How do we get there? While each organization has a different strategy, we see five leading practices that truly change and maximize value from the Cloud Continuum.
- Business Use Cases – Above all, organizations must focus on industry-specific opportunities, offerings, and partnerships and look at how cloud is changing the game. Whether creating personalized offerings with omnichannel or more predictive and secure supply chains, high-value use cases exist and should be at the center of any cloud program. This shifts strategies from digitization and SaaS to intellectual property, vertical industry solutions and more strategic ecosystem partnerships.
- Value from Data – Organizations closely coupling cloud and applied intelligence initiatives to exploit value from data are getting more traction. They are scaling advanced analytics and using AI and ML capabilities and marketplace data to differentiate experiences and solutions beyond the competition. For example, a fast-food company doubled market capitalization in two years through its cloud transformation, enabling self-service kiosks and allowing new customer channels and hyper-personalized loyalty programs.

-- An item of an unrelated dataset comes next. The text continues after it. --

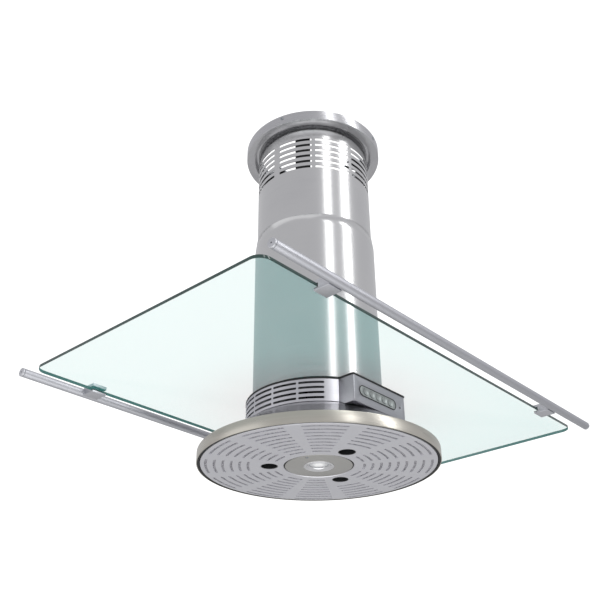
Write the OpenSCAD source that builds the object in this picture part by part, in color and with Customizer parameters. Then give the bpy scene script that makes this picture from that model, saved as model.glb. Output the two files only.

- People & Ways of Working – Organizations that prioritize people and culture as a part of their cloud transformation experience 60% greater value. Our research shows better results across the board, including customer experience, worker productivity and organizational agility and innovation. Key to success is a focus on alignment, ability and adoption.
First, they align the C-suite, both business and IT, creating a combined understanding of the value of implementing new solutions from the continuum. They invest in their people to increase cloud skills and digital fluency across the entire organization and build structures that enable products versus siloed functions. Finally, they adopt new operating models to move faster, eliminate handoffs and continuously evolve and experiment with the data and technology.
- Architecting for Hybrid – While the Cloud Continuum presents boundless opportunities, organizations can select and assemble the optimal set of services from multiple venues across the Continuum to fit their own business problems. To do so, organizations are moving from siloed cloud architectures to forward-looking platform strategies that enable intelligent decisioning across multiple clouds and new venues (such as IoT, Edge and Mobile).
- Mastering the Cloud Economy – Lastly, organizations are fundamentally changing how they strategically invest in, and operationally manage technology enabled by consumption-based cloud expense models. They are taking a more product-centric approach to total cost of ownership and using agile funding approaches to break the monolith of traditional technology funding cycles.
To enable this, more mature “FinOps” or financial operating processes and tooling are used to increase transparency on value and costs for business units and functions in near real-time. For example, a large global financial services company established a FinOps capability that enabled more than $7M in cost savings; it also enabled reporting in an hour that used to take a month.
The Cloud Continuum is a journey.
While the Cloud Continuum holds potential to create significant business upsides, mastering new practices is the key to successfully transforming the organization across the board. No matter where an organization is on the Continuum, more ROI and continuous improvement are possible.
I’ve had the pleasure of working with several organizations as they work through this process and it’s always a learning experience. I liken the cloud journey to settling into a new home. You move into your new home with your new stuff from your old place. Some of that stuff will fit in and some will have to go.
Similarly, the cloud is not just a place to store things; the solutions available in the market today are there to offer different levels of cloud services and help clients differentiate, uplift revenue, free up cash flow and create new experiences.
In short, business leaders are leading with technology and technology leaders are leading with business. It’s about reinventing business on the back of the Cloud Continuum and it’s as much about people adopting a new operating model as it is about the technology itself.